In silico analysis of NHP2 membrane protein, a novel vaccine candidate present in the RD7 region of Mycobacterium tuberculosis

Abstract

Abstract Mycobacterium tuberculosis, the etiological agent of tuberculosis, is one of the most tricky pathogens. We have only a few protective shields, like the BCG vaccine against the pathogen, which itself has poor efficacy in preventing adult tuberculosis. Even though different vaccine trials for an alternative vaccine have been conducted, those studies have not shown much promising results. In the current study, advanced computational technology was used to study the potential of a novel hypothetical mycobacterial protein, identified by subtractive hybridization, to be a vaccine candidate. NHP2 (Novel Hypothetical Protein 2), housed in the RD7 region of the clinical strains of M. tuberculosis, was studied for its physical, chemical, immunological and structural properties using different computational tools.
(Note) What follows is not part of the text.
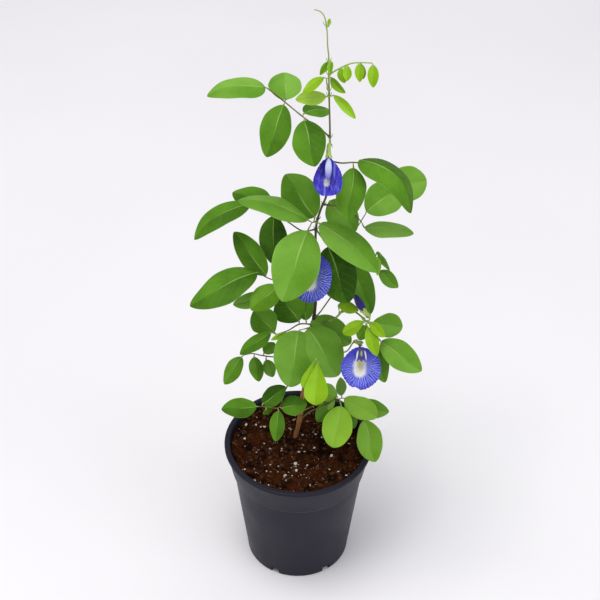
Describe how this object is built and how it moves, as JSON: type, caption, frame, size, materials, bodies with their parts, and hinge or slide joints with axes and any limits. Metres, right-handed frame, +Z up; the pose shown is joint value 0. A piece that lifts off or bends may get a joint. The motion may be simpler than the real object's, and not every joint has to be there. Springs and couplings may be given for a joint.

PFAM studies and Gene ontology studies depicted NHP2 protein to be functionally active with a possible antibiotic binding domain too. Different computational tools used to assess the toxicity, allergenicity and antigenicity of the protein indicated its antigenic nature. Immune Epitope Database (IEDB) tools were used to study the T and B cell determinants of the protein. The 3D structure of the protein was designed, refined and authenticated using bioinformatics tools. The validated tertiary structure of the protein was docked against the TLR3 immune receptor to study the binding affinity and docking scores. Molecular dynamic simulation of the protein-protein complex formed were studied. NHP2 was found to activate host immune response against tubercle bacillus and could be explored as a potential vaccine in the fight against tuberculosis.